CUORE is a scientific and technological triumph, not only for its new bounds on the rate of neutrinoless double beta decay, but also for its demonstration of the technology of its cryostat that operate in truly extreme conditions, at a temperature of ten-thousandths of a degree above absolute zero (10 milliKelvin). The temperature in the CUORE detector is carefully monitored with sensors capable of detecting a variation of just one ten-thousandth of a degree Celsius. The neutrinoless double beta decay has a specific energy signature and would raise the temperature of a single crystal by a well-defined and recognizable amount.
“It’s the largest refrigerator of its kind in the world,” said Paolo Gorla, a staff scientist at LNGS and CUORE's Technical Coordinator. “And it’s been kept at 10 mK continuously for about three years now.” Such technology has applications well beyond fundamental particle physics. Specifically, it may find use in quantum computing, where keeping large amounts of machinery cold enough and shielded from environmental radiation to manipulate on a quantum level is one of the major engineering challenges in the field.
"The extraordinary functioning of the CUORE cryostat is the culmination of a long technological challenge begun in the mid-1980s by Ettore Fiorini's group in Milan, which saw the evolution of cryogenic detectors, from crystals of a few grams to over 700 kg of the current ones”, added Oliviero Cremonesi, President of the National Scientific Commission for astroparticle physics at INFN.

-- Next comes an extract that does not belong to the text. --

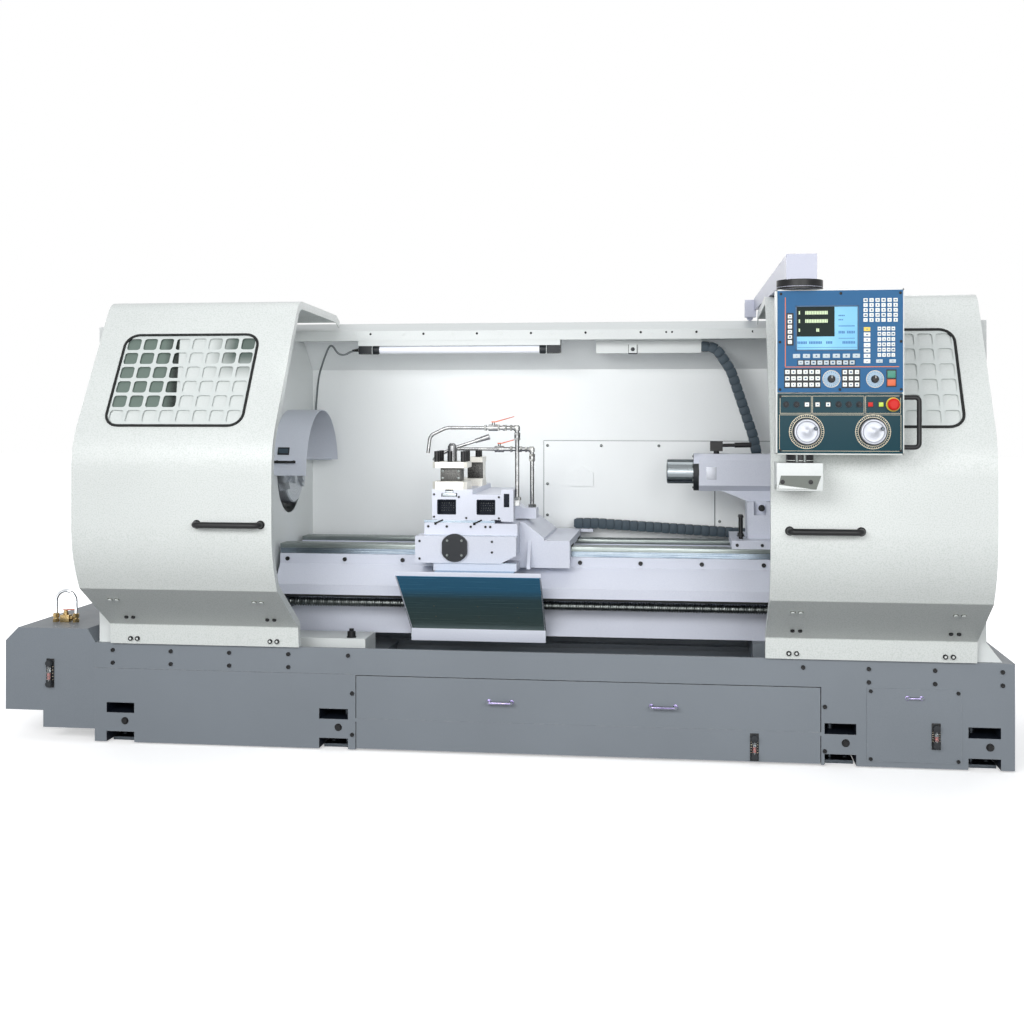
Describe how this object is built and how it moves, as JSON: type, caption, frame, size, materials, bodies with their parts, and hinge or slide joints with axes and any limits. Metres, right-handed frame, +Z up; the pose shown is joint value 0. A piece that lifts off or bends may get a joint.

“The resulting sensitivity of the detector is truly phenomenal: when there were large earthquakes in Chile and New Zealand, we actually saw glimpses of it in our detector,” said Laura Marini, a research fellow at Gran Sasso Science Institute and CUORE's Run Coordinator. “We can also see waves crashing on the seashore on the Adriatic Sea, 60 kilometers away. That signal gets bigger in the winter, when there are storms.”
CUORE is leading the way for the next generation of experiments: its successor, CUPID (CUORE Upgrade with Particle Identification), is already in an advanced stage of development and will be over ten times more sensitive than CUORE. “We’ll be operating until 2024, - said Bucci - I’m excited to see what we find.”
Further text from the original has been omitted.